The best roan head I ever saw is, unhappily, not in my collection, as he went off, taking with him a really fine pair of horns. It was on a wet day, as I was tramping from the Luangwa River to Fort Jameson, in North-Eastern Rhodesia, and I was within eight miles of Sasare Mine at the time. As I led the party, with a man behind carrying my rifle in its cover to protect it from the wet, I suddenly saw the roan standing in a small dambo within seventy yards of the road. He saw us at the same moment, but did not run at once. I sprang for the rifle and dragged it from its cover and pumped a cartridge into the barrel from the magazine. Just at this moment the roan turned and went off very fast, and I am sorry to say that I missed him clean.
If I had not been very tired at the time, for I had come a long way that day, I would have followed him up and tried my best to kill him, as I saw that he had a lovely head. I had just got this rifle out from home, and did not know its shooting well, or I might have made a slightly better shot. It is often the way that the best heads are presented to one like this, and all the best trophies I have heard of as being shot in Central Africa have been due to lucky chances, and not to persistent efforts in tracking up, or looking for, an exceptional animal.
Captain Stigand's kudu was come on by chance, and the best buffalo head procured in North-Eastern Rhodesia was shot by a Mr. Grimes—the poor fellow soon after contracted sleeping sickness, of which he died—who was told by the natives that a big buffalo had been coming to their gardens, near where his camp was pitched. He went out and killed it with a .405 Winchester nitro rifle, and its horns measured over 48in. outside measurement, and, moreover, they were beautifully shaped and more closely resembled the heads shot in Uganda than the usual type of this country, which are seldom wide.
Again, Mr. Melland, of the Northern Rhodesian Administration, shot a grand bull elephant with a single '400 bullet before he noticed the size of the ivory. It ran off hard hit and was found later, and its tusks weighed close on 120lb., but they dried to about 1161b.
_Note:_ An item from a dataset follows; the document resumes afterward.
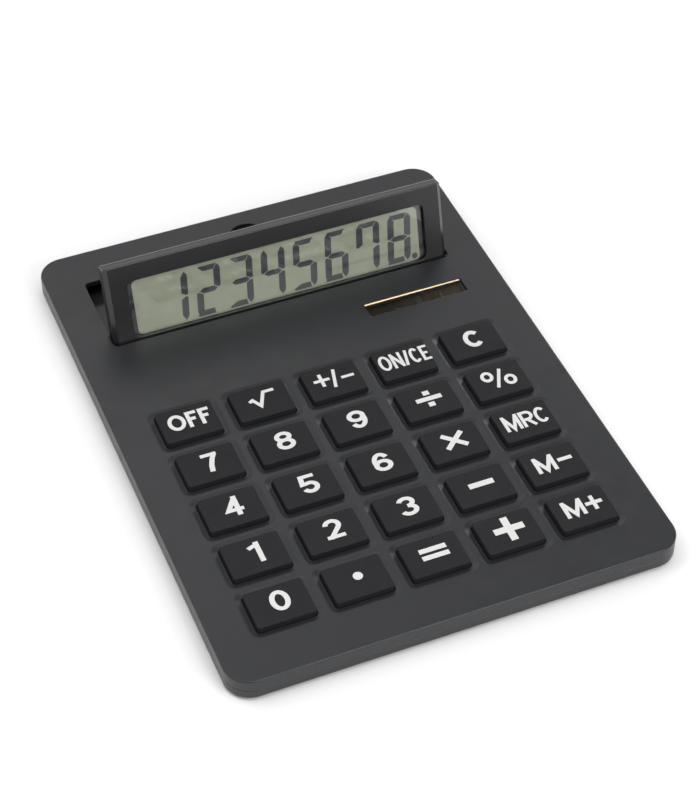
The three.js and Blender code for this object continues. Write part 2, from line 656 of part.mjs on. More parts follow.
function displayBack() {
  const half = DISPLAY_HALF_THICKNESS;
  const round = DISPLAY_BACK_ROUND;
  const profile = [
    ...arcPoints(0, 0, half, 184.5, 270, 5),
    ...arcPoints(DISPLAY_LENGTH - round, round - half, round, 270, 360, 4),
    new THREE.Vector2(DISPLAY_LENGTH, -GAP),
    new THREE.Vector2(-half + 0.02, -GAP),
  ];
  return prismAlongX(profile, -DISPLAY_HALF_WIDTH, DISPLAY_HALF_WIDTH)
    .intersect(housingPlan())
    .subtract(displayHollow(DISPLAY_WALL - half, 1))
    .subtract(hingeCuts());
}

function addDisplay(deck) {
  const display = new THREE.Group();
  display.position.set(0, HINGE_Y, HINGE_Z);
  display.rotation.x = THREE.MathUtils.degToRad(DISPLAY_TILT);
  deck.add(display);

  addMesh(display, 'display_bezel', displayBezel(), 'bezel');
  addMesh(display, 'display_back_cover', displayBack(), 'bezel');
  const lensTop = DISPLAY_HALF_THICKNESS - DISPLAY_FACE - GAP;
  const lensBottom = lensTop - LENS_THICKNESS;
  const lcdTop = lensBottom - GAP;
  const lcdBottom = lcdTop - LCD_THICKNESS;
  const edge = LCD_HALF_WIDTH;
  addMesh(display, 'display_lens', box(-edge, edge, LCD_LOW, LCD_HIGH + 1, lensBottom, lensTop), 'lens');
  addMesh(display, 'lcd_panel', box(-edge, edge, LCD_LOW, LCD_HIGH, lcdBottom, lcdTop), 'lcd');
  const holderTop = lcdBottom - GAP;
  const holder = box(-edge, edge, HOLDER_LOW, HOLDER_HIGH, holderTop - HOLDER_THICKNESS, holderTop);
  addMesh(display, 'lcd_holder', holder, 'holder');
}

function flexRibbon() {
  const middle = [
    openDisplayPoint(7.5, -1.5),
    openDisplayPoint(1, -1),
    new THREE.Vector2(69.4, -6.5),
    new THREE.Vector2(67.6, -7.2),
    new THREE.Vector2(BOARD_TONGUE_Y + GAP, -7),
  ];
  const half = RIBBON_THICKNESS / 2;
  const sides = [1, -1].map((side) => middle.map((point, i) => {
    const before = middle[Math.max(i - 1, 0)];
    const after = middle[Math.min(i + 1, middle.length - 1)];
    const along = after.clone().sub(before).normalize();
    return new THREE.Vector2(point.x - side * half * along.y, point.y + side * half * along.x);
  }));
  const outline = [...sides[1], ...sides[0].reverse()];
  return prismAlongX(outline, -RIBBON_HALF_WIDTH, RIBBON_HALF_WIDTH);
}

function addHinge(deck) {
  const left = rodAlongX(-HINGE_PIN_OUTER_X, -HINGE_PIN_INNER_X, HINGE_Y, HINGE_Z, HINGE_PIN);
  const right = rodAlongX(HINGE_PIN_INNER_X, HINGE_PIN_OUTER_X, HINGE_Y, HINGE_Z, HINGE_PIN);
  addMesh(deck, 'hinge_pin_left', left, 'steel');
  addMesh(deck, 'hinge_pin_right', right, 'steel');
  addMesh(deck, 'flex_ribbon', flexRibbon(), 'ribbon');
}

// ---------------------------------------------------------------- assembly

const group = new THREE.Group();
const deck = new THREE.Group();
deck.position.z = FOOT_STAND + CASE_HEIGHT;
group.add(deck);

addCase(deck);
addKeypad(deck);
addPower(deck);
addDisplay(deck);
addHinge(deck);

export default group;
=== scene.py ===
"""Desk calculator with a flip-up display: the looks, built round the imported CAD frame.

Shapes are built in millimetres, and make_piece turns them into metres.
Deck coordinates: X and Y as in the frame, Z from the top face of the case.
Display coordinates: X along the hinge axis, Y from the axis to the free edge, Z out of the screen.
"""

import json
import math

import bmesh
import bpy
from mathutils import Matrix, Vector

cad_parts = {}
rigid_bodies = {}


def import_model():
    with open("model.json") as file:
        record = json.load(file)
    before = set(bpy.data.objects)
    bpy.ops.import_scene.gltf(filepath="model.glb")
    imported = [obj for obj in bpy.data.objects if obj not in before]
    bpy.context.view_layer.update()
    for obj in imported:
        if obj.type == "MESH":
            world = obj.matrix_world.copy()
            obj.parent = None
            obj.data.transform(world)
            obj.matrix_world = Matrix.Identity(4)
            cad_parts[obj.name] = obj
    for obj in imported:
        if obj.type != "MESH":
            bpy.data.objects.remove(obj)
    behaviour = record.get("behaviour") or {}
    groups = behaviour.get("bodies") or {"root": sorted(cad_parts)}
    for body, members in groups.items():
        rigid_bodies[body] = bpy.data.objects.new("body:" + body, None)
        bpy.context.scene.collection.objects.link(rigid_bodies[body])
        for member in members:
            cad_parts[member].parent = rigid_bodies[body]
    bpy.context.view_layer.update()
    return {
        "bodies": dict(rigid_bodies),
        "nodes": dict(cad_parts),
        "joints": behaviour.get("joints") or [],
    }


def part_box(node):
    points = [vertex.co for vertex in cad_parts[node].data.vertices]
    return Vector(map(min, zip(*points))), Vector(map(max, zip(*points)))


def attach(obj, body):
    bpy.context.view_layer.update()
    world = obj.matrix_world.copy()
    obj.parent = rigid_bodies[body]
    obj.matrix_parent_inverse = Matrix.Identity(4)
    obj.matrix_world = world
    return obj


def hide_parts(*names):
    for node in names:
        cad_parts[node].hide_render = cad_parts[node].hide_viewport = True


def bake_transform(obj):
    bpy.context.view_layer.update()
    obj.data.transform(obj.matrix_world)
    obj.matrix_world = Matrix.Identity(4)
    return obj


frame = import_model()

MM = 0.001


def node_box(node):
    """Lowest and highest corner of a CAD node, in millimetres."""
    low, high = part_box(node)
    return low / MM, high / MM


def node_centre(node):
    """Middle of a CAD node in X and Y, in millimetres."""
    low, high = node_box(node)
    return (low.x + high.x) / 2, (low.y + high.y) / 2


# ---- sizes, in millimetres

GAP = 0.3
CASE_LOW, CASE_HIGH = node_box("top_case")
CASE_WIDTH = CASE_HIGH.x - CASE_LOW.x
CASE_DEPTH = CASE_HIGH.y - CASE_LOW.y
DECK_Z = CASE_HIGH.z
CASE_BOTTOM = node_box("bottom_case")[0].z - DECK_Z
CASE_CORNER = 11.5
CASE_EDGE = 0.8
FOOT_EDGE = 1.2
PARTING = -5.65
PARTING_EDGE = 0.08
PARTING_GAP = 0.12
TONGUE_RISE = 1.5
TONGUE_WALL = 1.0
PLATE = 2.0
SIDE_WALL = 2.0
FLOOR = 1.4
FLOOR_TOP = CASE_BOTTOM + FLOOR

KEY_CLEARANCE = 0.3
KEY_CORNER = 1.3
KEY_EDGE = 0.4
KEY_DRAFT = 0.2
KEY_FLANGE = 1.3
KEY_FLANGE_THICKNESS = 0.8
KEY_WALL = 1.4
KEY_ROOF = 1.5
KEY_POST_RADIUS = 2.5
DISH_SPREAD = 3.4
DISH_DEPTH = 0.5
DISH_EDGE = 0.2

WELL_HALF_WIDTH = 82.5
WELL_FRONT = 66.85
WELL_BACK = 112.5
WELL_DEPTH = 8.2
WELL_CORNER = 2.4
WELL_WALL = 1.5
WELL_FLOOR = 0.7
WELL_FLOOR_END = 104.3
WELL_OPENING_HALF_WIDTH = 81.0
WELL_BACK_OPENING_X = 14.0
WELL_BACK_OPENING_TOP = -2.6
WELL_LIP = 0.6
NOTCH_RADIUS = 9.0
NOTCH_BACK = 124.8
NOTCH_DEPTH = 3.4
NOTCH_LIP = 0.4
RIBBON_THICKNESS = 0.3
RIBBON_SLOT_HALF_WIDTH = 18.0
RIBBON_SLOT_HEIGHT = 2.0
RIBBON_ON_DISPLAY = ((7.5, -1.5), (1, -1))  # display coordinates, Y and Z
RIBBON_BELOW_HINGE = ((69.4, -6.5), (67.6, -7.2))  # deck coordinates, Y and Z
RIBBON_BOARD_Z = -7.0
HINGE_BLOCK_X = 88.0
HINGE_BLOCK_REACH = 5.0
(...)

Many men who have never killed an animal of a certain species sometimes have the luck to get a very fine trophy at the first go off, and not long ago a friend of mine (Mr. W. P. Ronaldson) went to the Chiromo Marsh to shoot, and on his first day bagged two large lions. Now, I have been there several times, and I have heard lions roaring and grunting at night, but I have not had the luck to meet any in that locality, although it is a famed haunt of these large felines. I could give many other instances of men getting fine trophies or shooting some rare species (such as the inyala) purely by chance. I would give something to shoot an inyala, but as yet I have not seen one alive, and yet several men, some of whom have had slight experience, have been fortunate enough to shoot one in Nyasaland.
So it is in many circumstances of life, for those who want a thing do not get it, and those who care not are more fortunate.
At a certain moment one man may be soaked with rain, and at the same moment another man somewhere else on the face of the globe may be dying of thirst. It is a world of contrasts, but to meet them one has usually to go to the wild, unfenced wilderness. Those whose untamed spirits urge them to travel such country usually see the best and the worst, for their lives are spent amongst vivid contrasts. This spirit—the Germans aptly call it "wanderlust/' I think—dwells in the hearts of many at home who must long, at times, to get to the vast spaces of the earth. Those are the lucky ones who can go and return as they wish. Sometimes it is possible to get too much of the wilds, for comforts are rare and discomforts common. I think, judging from my own experience of tropical Africa, that one longs for the cold, exhilarating air of home more than for good food; although this, too, is often desired when one is low with fever and satiated with unpalatable stuff.